Wednesday, November 11, 2009

Remembrance Day

Its Remembrance Day in Canada, Veteran's Day in the US. Having lived in both countries, Canadians take Remembrance Day very, very seriously, much more so than in the US. Perhaps it is because Canada doesn't have a formal Memorial Day like the US does. November 11 is recognized internationally as Armistice Day commemorating the formal end of World War I in 1918.

Most people in Canada don bright red poppies on their left jacket lapel, above the heart. Many will read the poem In Flanders Fields written by Canadian Lieutenant Colonel John McCrae in 1915 after witnessing the death of one of his friends. In Toronto, after the formal remembrance ceremonies, people will place their poppies at the war memorial in front of old city hall, similar to the above photo.
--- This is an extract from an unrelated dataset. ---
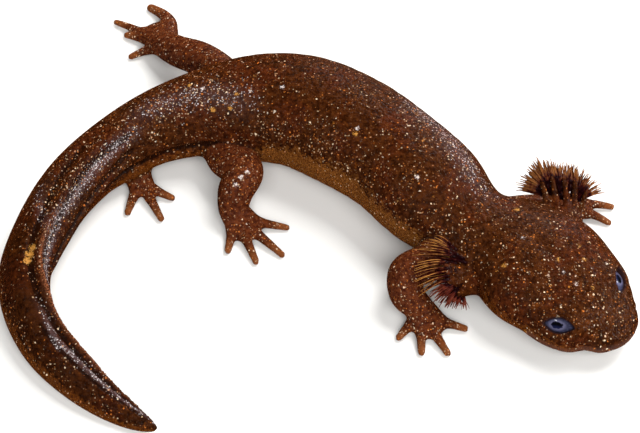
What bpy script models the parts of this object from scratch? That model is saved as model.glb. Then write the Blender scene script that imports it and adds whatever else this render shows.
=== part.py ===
"""A gilled stream salamander, life size: the solids of a still model that rests on its belly, feet and
tail.

Lengths are in millimetres on a ground plan with +X to the right, +Y away from the viewer and +Z up, and
become metres as each mesh is made. The animal heads to the lower right of the plan and its tail curls
back to the lower left. Left and right in names are the animal's own. The last lines move the plan so
that the origin is on the floor under the middle of the whole animal's box.
"""

import bmesh
import bpy
import numpy as np

MM = 0.001
GAP = 0.3  # between neighbouring nodes, and where the body is parted into lengths
EYE_GAP = 0.25
TRIM_GAP = 0.4  # by which head and body are grown where they trim gills and limbs
FLOOR = 0.0
SAME_PLACE = 1e-6  # metres within which two vertices are one
RIGHT, LEFT = 1, -1  # the two sides of the animal, as signs on its sideways axis

# Stations of the body from snout to tail tip. Each is where the midline passes over the plan (x, y), the
# height of the section's centre, its half width, half height above and below the centre, the height of
# the crest on top, and how far it leans to the animal's right in degrees.
BODY = np.array(
    [
        (44.3, -23.9, 3.8, 0.0, 0.0, 0.0, 0.0, 0.0),  # snout tip
        (43.4, -22.7, 3.8, 4.1, 2.2, 1.9, 0.0, 0.0),  # lip
        (42.1, -21.0, 4.0, 6.1, 3.2, 2.4, 0.0, 0.0),  # nostrils
        (39.9, -18.2, 4.3, 7.9, 4.1, 3.3, 0.0, 0.0),  # eyes
        (36.9, -14.4, 4.6, 9.2, 4.9, 4.1, 0.0, 0.0),  # cheeks
        (33.8, -10.6, 4.9, 10.3, 5.6, 4.7, 0.0, 0.0),  # jaw corner
        (30.2, -6.7, 5.1, 9.8, 5.5, 5.1, 0.0, 0.0),  # gill roots
        (24.0, -2.9, 5.6, 7.2, 4.9, 5.8, 0.0, 0.0),  # neck
        (17.7, 2.6, 6.9, 8.9, 6.9, 7.1, 0.0, 0.0),  # shoulders
        (11.4, 10.0, 7.1, 9.1, 7.1, 7.3, 0.0, 0.0),  # chest
        (4.5, 15.8, 7.3, 9.7, 7.3, 7.5, 0.0, 0.0),  # belly
        (-3.5, 20.2, 7.3, 9.6, 7.3, 7.5, 0.0, 0.0),  # loin
        (-10.4, 21.1, 7.0, 9.0, 7.0, 7.2, 0.0, 0.0),  # hip
        (-17.5, 20.5, 6.4, 7.3, 6.6, 5.9, 0.0, 0.0),  # vent
        (-29.1, 15.8, 5.8, 5.1, 5.6, 5.4, 0.5, 5.0),  # tail root
        (-38.7, 5.3, 5.5, 4.6, 5.0, 5.7, 0.9, 22.0),  # tail bend
        (-42.2, -2.6, 5.1, 4.1, 4.6, 5.4, 1.0, 25.0),  # tail side
        (-44.3, -10.9, 4.5, 3.5, 4.1, 4.8, 1.1, 29.0),  # tail middle
        (-41.0, -21.4, 3.1, 2.5, 2.8, 3.6, 1.2, 42.0),  # tail blade
        (-34.9, -28.5, 2.2, 2.0, 2.0, 2.8, 1.1, 50.0),  # blade's end
        (-28.4, -33.3, 1.4, 1.3, 1.3, 1.9, 0.4, 50.0),  # taper
        (-23.3, -36.4, 1.1, 0.0, 0.0, 0.0, 0.0, 50.0),  # tail tip
    ]
)
FULLNESS = 0.88  # power on the sine and cosine of a section: 1 is an ellipse, less is squarer
CREST_SHARPNESS = 26
SIDES = 24
HEAD_SIDES = 30

# Lengths of the body, measured along the midline from the snout tip, with the rings that make each one.
HEAD_END = 22.5
NECK_END = 31.0
CHEST_END = 53.0
TRUNK_END = 80.0
TAIL_ROOT_END = 105.0
TAIL_MIDDLE_END = 132.0
LENGTHS = [
    ("neck", HEAD_END, NECK_END, 5),
    ("torso_front", NECK_END, CHEST_END, 9),
    ("torso_rear", CHEST_END, TRUNK_END, 11),
    ("tail_root", TRUNK_END, TAIL_ROOT_END, 10),
    ("tail_middle", TAIL_ROOT_END, TAIL_MIDDLE_END, 11),
]
TAIL_TIP_RINGS = 10
HEAD_RINGS = 15
END_ROUNDING = 1.6  # how much closer the rings stand towards a rounded end
CORE_STEP = 2.0
CORE_OVERLAP = 1.0  # how far the grown copies of head and body, which trim the rest, run into each other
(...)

Here are a half dozen song about veterans. The first song may be one of the best songs of the year. Kasey Anderson wrote this song about Lance Cpl. James Blake Miller after seeing an article about him in Rolling Stone. Anderson wrote a short essay on why he wrote the song, which was posted on in July. NineBullets also posted the lyrics today.

Kasey Anderson - I Was a Photograph (Blake's Song).mp3
Buy: Nowhere Nights (2009)

I find this Jason Isbell track to be so remarkable because it tells a story of the realities of war without being judgmental or opinionated. This version is a bootleg from when Isbell was still with the Drive-By Tuckers. I found it on the Truckers message boards. It was recorded live during a Truckers show in fall of 2006 (I think). To me the solo acoustic version is more powerful than the recorded version.

Jason Isbell - Dress Blues (bootleg).mp3
Buy: recorded version appears on Sirens Of The Ditch (2007)

This song isn't all about veterans, exactly. I think its actually more about blue-collar family holidays in general, be it Thanksgiving, Christmas, Easter, etc. I saw James McMurtry do this song live in winter of 2007, just him and an acoustic guitar. He did the last verse a capella, and you could have heard a pin drop. It was seriously one of the most moving musical moments I have ever witnesses. Here are the lyrics to the last verse:
Departing Chicago at 9:52
In clean desert camo all baggy and loose
Sits an Iowa Guardsman alone by the gate
The place sure looked different, in 1968
When he traveled with mom, first time on a plane
To visit some kin, he’s forgotten their names
But he remembers the soldiers, still in their teens
In their spit polished boots and their pressed army greens
With the creases so sharp, and their faces so smooth
But their eyes looked so heavy, he wondered how they could move
Now he’s got that same look, like his insides are black
He’s in his mid forties and he has to go back
And he can’t even smoke while he waits for his plane
The uniform’s different, but the mission remains
To do like they tell you, don’t make a fuss
Why’s not an issue, so don’t think too much
Just do what you have to, shut up and drive
If you come apart later, well at least you’re alive
You can get you some help, you can deal with it then
And life will be better, ‘til it happens again

‘Cause there’s something inside us that won’t let us be
In stalks through our days ‘til it’s too dark to see
And it’s damn near as deadly as Texans on ice
Lord don’t they beat all
Y’all have a nice holiday

James McMurtry - Holiday.mp3
Buy: Childish Things (2005)

Ben Nichols of Lucero frequently writes about the experiences of men in the military. In the below song he writes from a perspective of a 19-year-old joining the World War II effort in 1943, and the trials that he goes through, and the regrets that come with war. Also check out "One the Way Back Home" (the narrator sleeps in his car so that his buddy on leave from the army can get laid), and "Joining the Army" (the narrator doesn't feel that playing guitar lives up to his grandfather's accomplishments, presumably in WWII).

Lucero - The War.mp3
Buy: Nobody's Darlings (2005)

In this song Matthew Ryan contemplates how the decisions of rich politicians who have never been in the military effects the families of the men who risk it all.

Matthew Ryan -Veteran's Day.mp3
From: Hopeless to Hopeful (2002, out of print)

My main man Johnny Cash sings from the perspective of a Vietnam vet trying to live in everyday society. He remembers being scorned when returning to the US from the war, tells how he still has nightmares from the 'Nam jungle, and wishes that he could explain his feeling and experiences to his children.

Johnny Cash - Drive On.mp3
Buy: American Recordings (1994)

1 comment:

toomuchcountry said...

What a class act post Aimz. You are dead-on right too. Many of us pass along a kind word to our vets. Many take the day to still spit on what they do. But a large number simply let the day slip by without so much as a care. The red poppies are really a cool and respectful tradition.